Mad Men, a show about an early 1960′s ad agency in Manhattan, has won critical acclaim for its writing, directing, acting, and impeccable sixties-era design-and it deserves it. It has an almost literary quality in its use of theme, symbolism, and character development. In an article for The Atlantic, Benjamin Schwarz praises the show’s particularly American dialogue:
the actors deliver their often fizzy but (because it’s guarded or reflective) never fast-talking dialogue with the clear, relaxed enunciation of casually elegant American speech. Unlike performers in most naturalistic American productions-theatrical, cinematic, or on television-who can only gesture at meaning with the fragmented language with which they’re supplied, the Mad Men actors are given precise words and whole, often clever and grammatically complex sentences to work with.
The show’s one flaw, critics have noted, is its heavy-handed and smug rejection of the sexism, racism, anti-Semitism, and homophobia credited to the era. The show is not subtle in its-often raw-depiction of the sexual harassment of women in the workplace, the malaise of housewives a la Betty Friedan, the pain of closeted gays, and the marginalization of African Americans. It is an age presented as ripe and ready for revolution-particularly concerning the rise of feminism and the civil rights movement. Harry Stein of City Journal comments that “Mad Men faithfully reflects the dominant liberal view of that era as a time of rampant materialism, spiritless conformity, and reflexive bigotry. The corollary is that we were redeemed-liberated-not just by the civil rights movement but by the antiwar, feminist, and sexual-liberation crusades that followed.” The overall effect is to make the viewer smugly shake her head at the way things were in those days.
We are also meant to look forward to the coming days of liberation-days of free love, bra-burning, marches on Washington, anti-materialism, and-as one episode comically notes- marijuana. The series’ lead character, Donald Draper-excellently portrayed by John Hamm,-echoes this sentiment in his Season 3 character arc; he has been hankering for a liberating change all season. The writers lose all semblance of subtlety here, having the character engage in an extra-marital affair with proto-flower child schoolteacher, Suzanne Farrell. The season’s last episode finally kicks open the door for Don’s own liberation by releasing him from his unhappy marriage.
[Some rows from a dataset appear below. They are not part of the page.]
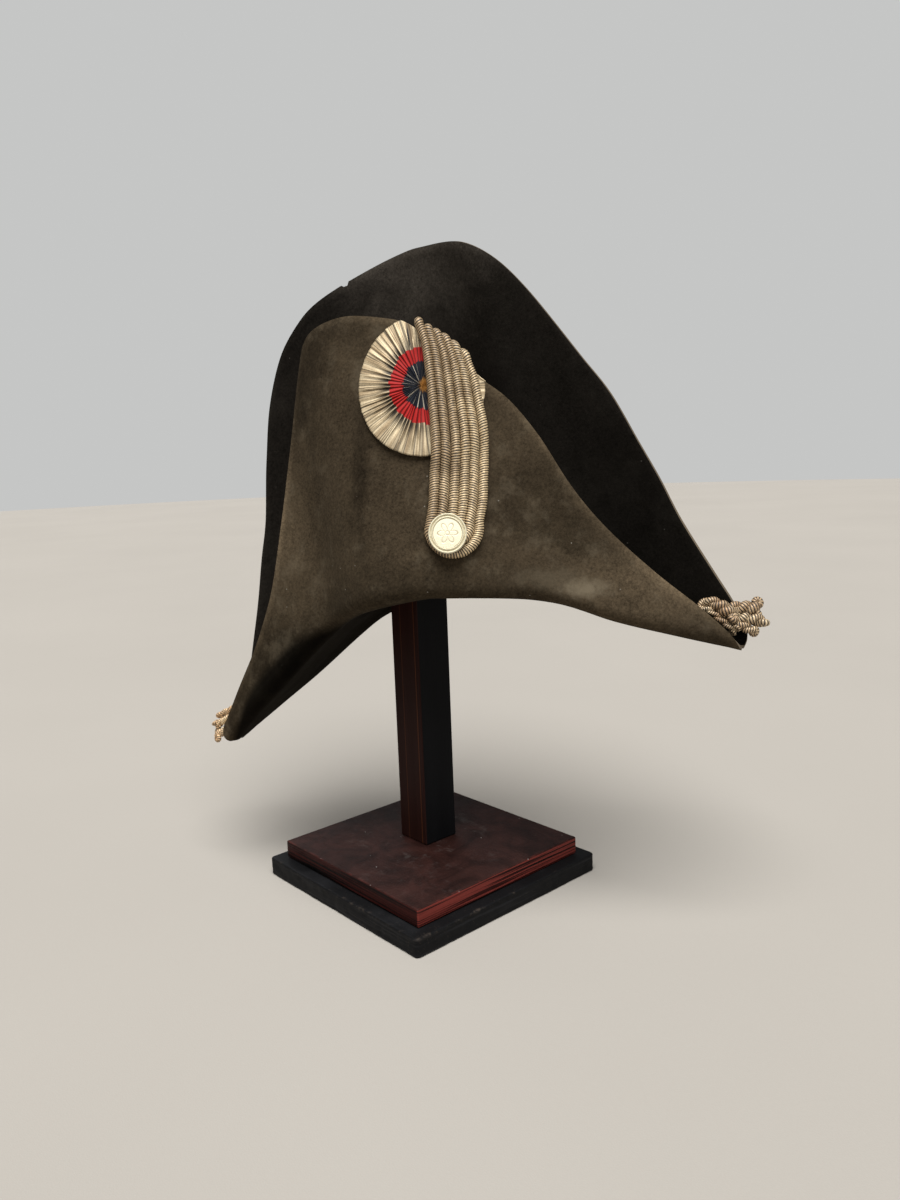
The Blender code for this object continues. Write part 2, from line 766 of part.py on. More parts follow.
def build_tassel(name, bullions, home, cutters, seat):
    """Bullion tassel as one solid of its outer form, lying in the end of a horn."""
    thread = material(f"{name} bullion", (0.55, 0.45, 0.30), 0.5, 0.3)
    tassel = place(bullion(name, bullions[0]), home, thread, seat)
    for index, rows in enumerate(bullions[1:]):
        lobe = place(bullion(f"{name} lobe {index + 1}", rows), cutters, thread, seat)
        lobe.hide_render = True
        lobe.display_type = "WIRE"
        union = tassel.modifiers.new(f"lobe {index + 1}", "BOOLEAN")
        union.operation = "UNION"
        union.object = lobe


def main():
    for obj in list(bpy.data.objects):
        bpy.data.objects.remove(obj, do_unlink=True)
    home = collection("bicorne on wooden stand")
    cutters = collection("cutters")
    turn, top, origin = hat_seat()
    seat = bpy.data.objects.new("hat seat", None)
    home.objects.link(seat)
    seat.location = origin
    seat.rotation_euler = turn.to_euler()
    build_stand(home, turn, top)
    build_felt(home, cutters, seat)
    build_cockade(home, seat)
    build_loops(home, seat)
    build_button(home, seat)
    build_tassel("tassel_left", LEFT_BULLIONS, home, cutters, seat)
    build_tassel("tassel_right", RIGHT_BULLIONS, home, cutters, seat)


main()
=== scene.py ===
"""A felt bicorne with a pleated cockade, bullion loops, a button and horn tassels, on a wooden stand.

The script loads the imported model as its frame, makes the looks of every piece, and sets up the stage. It is
laid out as an add-on and is run as a script. All lengths are in metres and all angles in degrees.
"""

import json
import math

import bmesh
import bpy
import numpy as np
from mathutils import Matrix, Vector, noise

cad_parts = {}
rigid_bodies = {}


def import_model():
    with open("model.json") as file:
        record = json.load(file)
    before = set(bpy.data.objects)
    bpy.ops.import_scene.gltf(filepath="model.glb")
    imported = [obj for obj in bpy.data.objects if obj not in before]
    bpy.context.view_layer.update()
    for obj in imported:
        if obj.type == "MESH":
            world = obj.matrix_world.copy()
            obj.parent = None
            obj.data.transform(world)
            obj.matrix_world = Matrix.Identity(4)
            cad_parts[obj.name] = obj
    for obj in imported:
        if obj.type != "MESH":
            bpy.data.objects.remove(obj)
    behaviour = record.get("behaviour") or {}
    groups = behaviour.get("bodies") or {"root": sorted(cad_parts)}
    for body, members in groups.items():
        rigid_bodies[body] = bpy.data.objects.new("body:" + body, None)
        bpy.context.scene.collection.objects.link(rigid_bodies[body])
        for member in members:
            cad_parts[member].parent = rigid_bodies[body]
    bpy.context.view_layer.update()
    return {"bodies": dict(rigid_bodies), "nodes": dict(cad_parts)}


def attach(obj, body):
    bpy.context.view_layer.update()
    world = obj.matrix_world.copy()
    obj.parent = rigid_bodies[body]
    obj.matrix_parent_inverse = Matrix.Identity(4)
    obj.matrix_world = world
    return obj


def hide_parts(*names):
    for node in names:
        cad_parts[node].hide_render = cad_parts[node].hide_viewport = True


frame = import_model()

bl_info = {
    "name": "Bicorne on a wooden stand",
    "version": (1, 0, 0),
    "blender": (4, 5, 0),
    "location": "View3D > Sidebar > Bicorne",
    "description": "Makes the felt, cockade, loops, button, tassels, stand and stage of a bicorne",
    "category": "Object",
}

BODY = next(iter(frame["bodies"]))

# Stand and post: the sizes of the frame, and the wear of the looks
POST_WIDTH = 0.038
POST_TOP = (-0.0045, 0.0090, 0.4045)
GLUE_WIDTH = 0.0007
BOARD_THICKNESS = 0.017
LOWER_BOARD_WIDTH = 0.225
UPPER_BOARD_WIDTH = 0.200
STAND_TURN = -29.3
BOARD_CORNER = 0.0045
BOARD_RIM = 0.0014
BOARD_CUTS = ((0, 80), (1, 80), (2, 7))
PLY_ROUGHNESS = 0.0007
CHIP_DEPTH = 0.0012
BOARD_WAVES = 0.0004
FIT_GAP = 0.0003
TRIM_GAP = 0.0005

# Hat as it sits on the post
HAT_ROLL = 12.6
HAT_PITCH = 3.8

# Felt
FELT = 0.0028
HALF_SPAN = 0.252
HEAD_HALF_WIDTH = 0.079
HEAD_HALF_DEPTH = 0.094
OPENING_SAG = 0.018
OPENING_SMOOTHING = 4
CROWN_HEIGHT = 0.118
BRIM_MARGIN = 0.0146
BRIM_DROP = 0.012
FOLD_RADIUS = 0.012
FOLD_SHARE = 0.6
HORN_DROP = 0.105
FRONT_FLAP_HEIGHT = 0.252
REAR_FLAP_HEIGHT = 0.326
FRONT_LEAN = 0.50
REAR_LEAN = 0.45
NICK_WIDTH = 0.0070
NICK_DEPTH = 0.0032
NICK_SPAN = -0.199
NICK_REACH = 0.012
FAR = 0.3
EDGE_EASE = 0.0006

# Trim on the front flap
COCKADE_RADIUS = 0.060
COCKADE_BREADTH = 0.91
COCKADE_THICKNESS = 0.0012
COCKADE_GAP = 0.0012
PLEAT_HEIGHT = 0.0009
COCKADE_PLACE = (0.1788, 0.6667)
COCKADE_SEAM = 84
COCKADE_CURL = 222
COCKADE_RINGS = 44
PLEAT_SEED = 11
PLEAT_STEPS = 12
PLEAT_TURN = 0.80
PLEAT_RISE = 0.0021
PLEAT_PRESSED = 0.0006
RIBBON_THICKNESS = 0.0006
CORD_DIAMETER = 0.0081
CORD_TAIL = 0.010
LOOP_FOOT_HEIGHT = 0.046
LOOP_TOP_SHARE = 0.80
LOOP_LEAN = 0.0020
CORD_PINCH = 0.84
CORD_RISE = 0.0036
CORD_LEAN = 0.0022
CORD_SWELL = 0.00022
CORD_UNEVEN = 0.00012
CORD_FRAY = 0.0003
CORD_EASE = 0.003
CORD_SIDES = 26
STRAND_STEPS = 90
BUTTON_DIAMETER = 0.0335
BUTTON_THICKNESS = 0.0045
BUTTON_PLACE = (-0.0062, -0.0062)
BUTTON_TURN = -12
BUTTON_BREADTH = 0.93
BUTTON_LIFT = 0.0012
BUTTON_STEPS = 144
ENGRAVING = 0.00022
ROSETTE_REACH = 0.72
ROSETTE_HEART = 0.10
BULLION_DIAMETER = 0.0095
BULLION_CURL = 0.0028
BULLION_TWIST = 0.017
BULLION_SWING = 0.42
BULLION_SHARE = 0.62
BULLION_EASE = 0.0018
BULLION_SIDES = 22
CURL_STEPS = 26
CURL_DRIFT = 0.0020

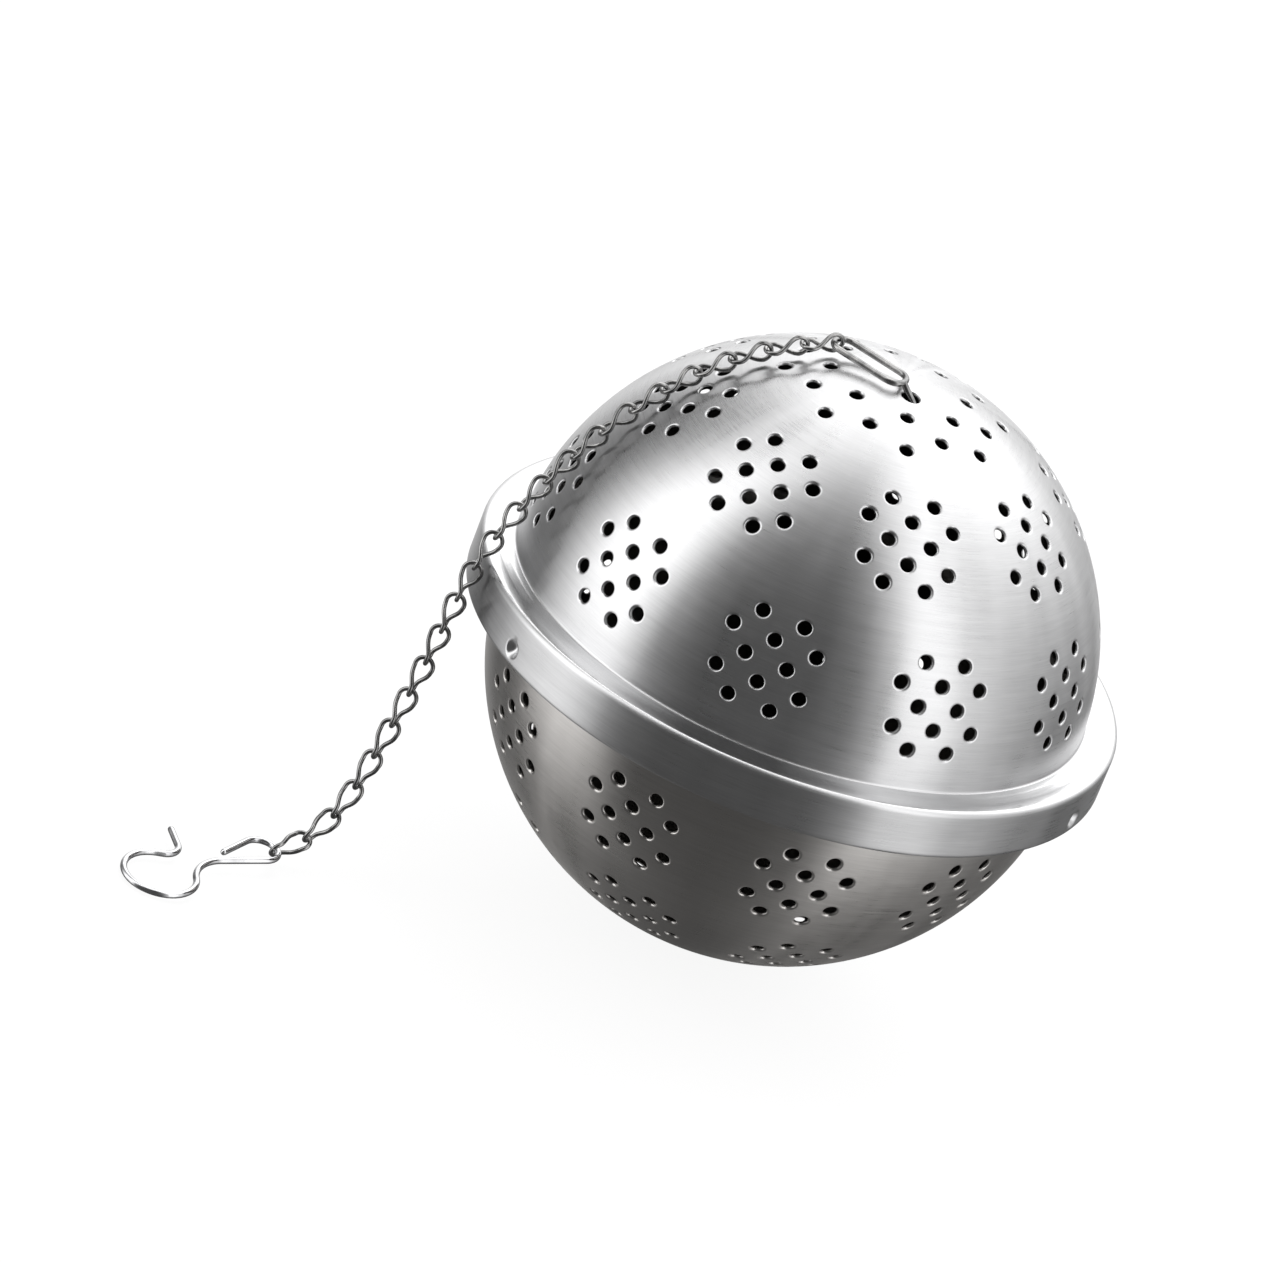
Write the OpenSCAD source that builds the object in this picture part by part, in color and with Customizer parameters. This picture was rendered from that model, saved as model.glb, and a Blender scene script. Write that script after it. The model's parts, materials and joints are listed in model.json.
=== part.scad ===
// Tea infuser ball: two perforated hemispheres closed by a bayonet collar, with a jack chain
// and a wire hook. The ball stands upright on the table, its axis along +Z, with the lowest
// point of the lower shell at the origin. +X is right, +Y is away from the front.
// The collar is stored unlocked: its dents stand over the notches of the lower shell's flange,
// so the upper shell lifts straight off.

/* [Shells] */
// Outer diameter of both domes
dome_d = 80.4; // [76:0.2:84]
// Thickness of the steel sheet
sheet = 0.5; // [0.4:0.05:0.7]
// Height from the lower dome's centre to the upper dome's centre
dome_gap = 5; // [4.5:0.25:6]

/* [Collar] */
// Outer diameter of the collar
collar_d = 90; // [88:0.5:92]
// Height of the collar's band, ledge included
collar_h = 6.9; // [6.5:0.1:7.2]
// Radius of the ledge's outer corner
corner_r = 0.8; // [0.6:0.1:1]
// Width of each bayonet notch
notch_w = 6.5; // [6:0.5:8]

/* [Perforation] */
// Diameter of a steeping hole
hole_d = 1.85; // [1.6:0.05:2]
// Angle between neighbouring holes of a cluster
hole_pitch = 5.9; // [5.5:0.1:6.2]
// Diameter of the hole that the anchor wire goes through
anchor_hole_d = 2.6; // [2.5:0.1:3]

/* [Chain] */
// Diameter of the chain's wire
link_wire = 0.6; // [0.5:0.05:0.65]
// Distance from one link's joint to the next
link_pitch = 4.9; // [4.85:0.05:4.95]
// Play between two wires that hang in each other
link_play = 0.16; // [0.1:0.02:0.2]

// Play between the chain's wire and the wire of the anchor or the hook
eye_play = 0.36; // [0.3:0.02:0.4]

/* [Hook] */
// Diameter of the wire of the hook and the anchor
hook_wire = 0.9; // [0.8:0.05:0.9]
// Radius of the hook's bend, to the middle of the wire
hook_r = 4.9; // [4.6:0.1:5.2]

/* [Hidden] */
$fn = 48;
dome_r = dome_d / 2;
collar_r = collar_d / 2;
low_centre = dome_r;                    // height of the lower dome's centre
up_centre = low_centre + dome_gap;      // height of the upper dome's centre
ledge_top = up_centre + 1.6;
ledge_in = dome_r - sheet - 0.4;        // the ledge's inner edge, just inside the dome's wall
band_foot = ledge_top - collar_h;
flange_gap = 0.3;                       // play between the flange and the collar
flange_top = ledge_top - sheet - flange_gap;
flange_r = collar_r - sheet - flange_gap;
lip_h = 2.2;                            // height of the flange's turned-down lip
dent_h = up_centre - 3.2;               // height of the bayonet dents
dent_d = 2.8;
dent_depth = 1;
dent_turns = [-140, -20, 100];
notch_in = dome_r + 1;                  // radius of the notches' inner side
drill = 4;                              // length of the cutters that pierce the sheet

// Hole clusters: [number around, latitude, azimuth of the first], measured from each dome's centre
upper_rows = [[10, 18.6, -131.3], [8, 48.1, -116.9]];
lower_rows = [[10, -17.4, -108.7], [8, -45, -105.5]];
// Rings of single holes about the pole: [angle from the pole, azimuth of the first]
pole_rings = [[13.7, -120.5], [19, -98.6], [22.3, -120.9]];
ring_count = 8;
// Azimuths between the holes, where each revolved sheet starts and ends
upper_seam = -3.2;
lower_seam = 52.6;

// Anchor: where its hole is and which way the wire eye lies
anchor_colat = 6.8;
anchor_turn = -66;
neck_lean = 50;                         // lean of the wire's neck in its hole
neck_len = 2.2;                         // neck on each side of the sheet
eye_rise = 1.4;                         // height of the eye over the middle of the sheet
eye_r = 1.8;                            // bends of the oval eye
curl_r = 1.7;                           // curl under the sheet

// Route of the chain's middle line over the dome, over the collar and down to the table
route = [
    [-9.2, 1.1, 86.3], [-13.2, -1.1, 85.2], [-18.4, -3.4, 82.9], [-24.3, -6.4, 79.0],
    [-29.0, -9.0, 74.3], [-33.0, -11.0, 68.9], [-36.2, -12.8, 63.4], [-38.8, -14.3, 58.3],
    [-40.9, -15.9, 53.1], [-42.5, -17.6, 48.2], [-43.4, -18.6, 43.5], [-43.9, -19.3, 38.0],
    [-44.6, -20.4, 30.5], [-45.5, -21.7, 23.2], [-46.5, -23.1, 16.6], [-47.5, -24.4, 11.3],
    [-48.9, -25.8, 7.1], [-51.0, -27.5, 4.0], [-53.4, -29.4, 2.3], [-56.0, -31.8, 1.7]
];
link_count = 22;
first_roll = 88;                        // turn of the first link about the chain
last_roll = 145;                        // turn of the last link: the chain twists evenly
hook_heading = 227;                     // way the hook lies from its eye
hook_fall = 0.063;                      // slope of the hook, down from its eye to its bend
hook_eye_r = 2.4;                       // far bend of the hook's eye
hook_start = [7.8, -1.4, 0];             // end of the wire, from the far end of its eye
hook_turn = 198;                        // heading of the wire as it leaves that end

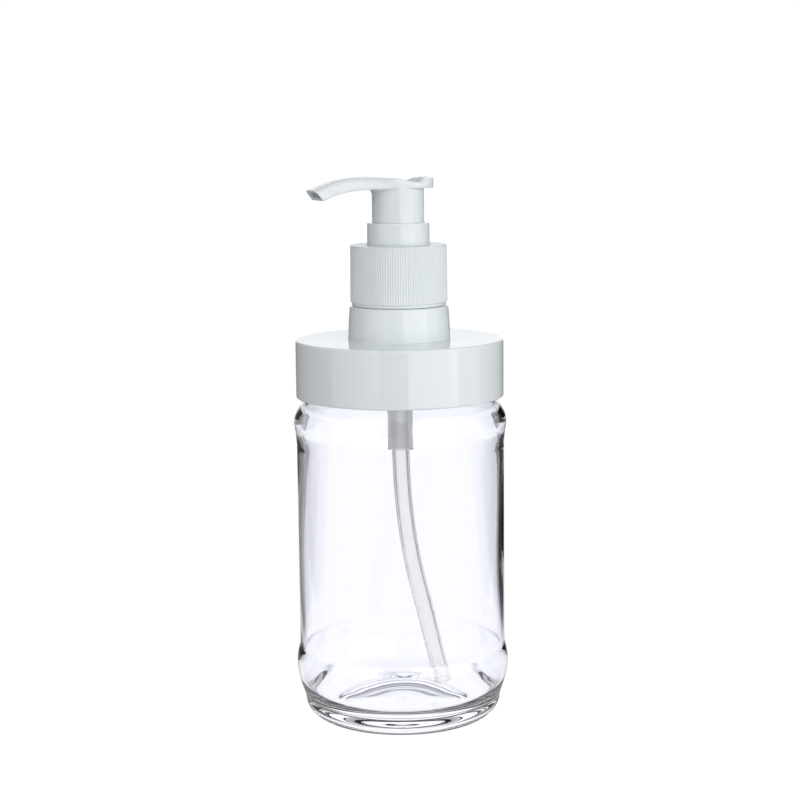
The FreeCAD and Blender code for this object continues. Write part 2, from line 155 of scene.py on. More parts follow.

In discussing the Drapers’ divorce, series creator Matt Weiner says that “the ending of this episode should be an experience of liberation.” John Hamm agrees, saying that “It’s certainly a moment of rebirth.” We aren’t meant to mourn the death of a marriage; we’re meant to see it as a moment of freedom and possibility. Now, the Draper’s marriage was certainly a miserable one, full of lies and adultery. But it was marriage-and a marriage that birthed a family. The show is anticipating the rise in American divorces of that began in the later sixties and continued into the seventies. Yet Mad Men seems to view the coming widespread disintegration of the family as, at worst, a slightly messy but necessary evil. Harry Stein notes that in the early sixties
…under 8 percent of American children were born out of wedlock annually. Today, that figure is close to 40 percent overall and fully 70 percent in the black community-which, for all the other hardships it faced 50 years ago, saw only 20 percent of black kids born to a single mother. Then, too, the divorce rate has more than quadrupled since 1960, today standing in the vicinity of 50 percent.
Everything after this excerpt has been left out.